From being attached to the hermit crab, the sea anemone gets to eat whatever is left from the hermit crabs foraging. Since the hermit crab covers more ground than the sea anemone would on its own, the sea anemone has access to more food. The sea anemone never has to worry about looking for food.
The hermit crab provides protection to the sea anemones as well. Sometimes some of the predators that try to prey on sea anemones will be fought off by the hermit crab.
While the hermit crab provides a comfortable substratum, the sea anemone expands its movement opportunities and uses this time to find plankton and small fish. A sea anemone not attached to a hermit crab will only cover a fraction of the sea bed in movement compared to one that is attached.

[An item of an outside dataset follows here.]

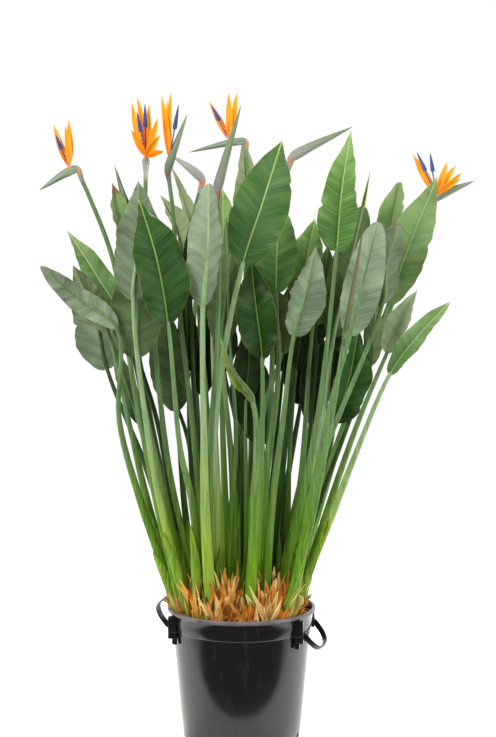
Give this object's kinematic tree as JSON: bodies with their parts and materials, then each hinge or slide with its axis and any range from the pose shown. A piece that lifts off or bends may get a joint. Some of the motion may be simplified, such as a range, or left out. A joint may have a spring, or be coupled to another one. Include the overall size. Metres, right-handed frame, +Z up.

Disadvantages arising from the hermit crab and sea anemone relationship
As mentioned earlier, if in the course of their relationship, the hermit crab is too starved, he can easily decide to eat the sea anemone. This means the sea anemone is presented with a level of risk attached to having the hermit crab as its host.
The hermit crab gains protection from its predators, but at the cost of its energy. Hosting the sea anemone is extra weight on its shell and extra energy used to move around and look for food.
Hermit crabs do not only fight over shells, but have also been said to fight over sea anemones for their protective value. Some bigger hermit crabs will also gather an increased number of anemones or attempt to steal them from their original hosts. They are also fought by other sea creatures that try to feed on the sea anemones.
Hermit crabs will thus face both intraspecific competition and interspecific competition. Intraspecific competition is competition for resources between organisms of the same species while interspecific competition is competition from different species.
In conclusion, hermit crabs and sea anemones have a symbiotic relationship.
Sometimes their symbiotic relationship can be described as mutualism, with other situations calling for it to be referred to as commensalistic or parasitic.
They depend on each other for a few things. The hermit crab gets extra protection on their shells while the sea anemone mainly increases its range when it comes to food. While their relationship is beneficial to both of them, sometimes it can present some challenges that affect their survival.